Crônicas
Manga
Dia desses, conversava sobre figuras folclóricas de Cachoeiro de Itapemirim. Nas lembranças surgiram Agulha e Ruimar Marques (Manga).
Por: Sergio Damião em 3 de fevereiro de 2025
Dia desses, conversava sobre figuras folclóricas de Cachoeiro de Itapemirim. Nas lembranças surgiram Agulha e Ruimar Marques (Manga). Em crônica, anos atrás, descrevi meus encontros com Manga. No nosso convívio diário, cumprimentava-o e a conversa, ou uma brincadeira, fluía. Não havia necessidade de nomes ou apelidos. Falava algo de futebol – coisas do Flamengo, algo que animava aos dois. Quem não gostava era a filha, dizia ser torcedora de times paulistas. Foi assim o ano de 2016 e anteriores: estacionava o carro sob a ponte que liga a Avenida Francisco Lacerda de Aguiar à Santa Casa de Cachoeiro. Deixava-o bem em frente ao Lavador e seguia em direção ao serviço de hemodiálise. Também, não me atentara a propaganda: Lavador do Manga. Nunca usei do serviço, ainda assim, sabia que existia segurança. Manga apresentava dificuldade em pronunciar palavras e alguns movimentos – fora acometido por um Acidente Vascular Cerebral. Agulha era diferente, parecia elétrico, palavras rápidas de difícil entendimento, não tinha pouso, irrequieto. Em 2017, 06 de fevereiro, segunda-feira, dia mais tenso da paralisação dos policiais militares do nosso estado, pela manhã, encontrava-me no pronto socorro da Santa Casa. Desci em direção à ponte, no caminho, com a rua praticamente deserta, dos carros ouvia o alerta: Rápido! Saia da rua!
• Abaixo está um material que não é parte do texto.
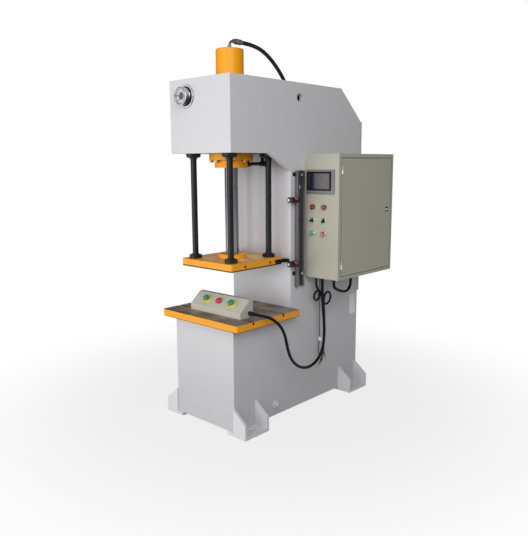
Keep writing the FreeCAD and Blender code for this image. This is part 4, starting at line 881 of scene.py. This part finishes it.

No carro, observei pelo retrovisor que o Manga não se encontrava. A lembrança da sua ausência foi rápida. Dei partida ao carro e busquei um lugar seguro. Viajei, por alguns minutos, pela Ponte de Ferro, através do rio Itapemirim, em meio ao caos e ao terror. No trajeto, até um lugar seguro, fui pensando no tempo de vida, nas memórias e nos sonhos. Na realidade das coisas e em nossas sensações. No dia seguinte, terça-feira, 07 de fevereiro, ainda sob a influência do medo, sem estacionar o carro, passei em frente ao Lavador. A filha se encontrava, perguntei sobre o Manga. Ela informou sobre o falecimento. Em fim de dezembro, ela disse. No dia anterior, observei motos, com peças e caixas, passavam pelo meu carro em grande velocidade (adultos e adolescentes), estavam com os produtos de saques e da barbárie que vivíamos. Ao chegar no Heci, vi um pássaro – um canário sobre a corrente que protegeria meu carro. A cor amarela do seu peito se destacava. Em fim da conversa e das minhas lembranças, uma mensagem no celular: Dom Tunico faleceu. Apaguei a mensagem e fiquei com a alegria do Tunico e o canto do pássaro.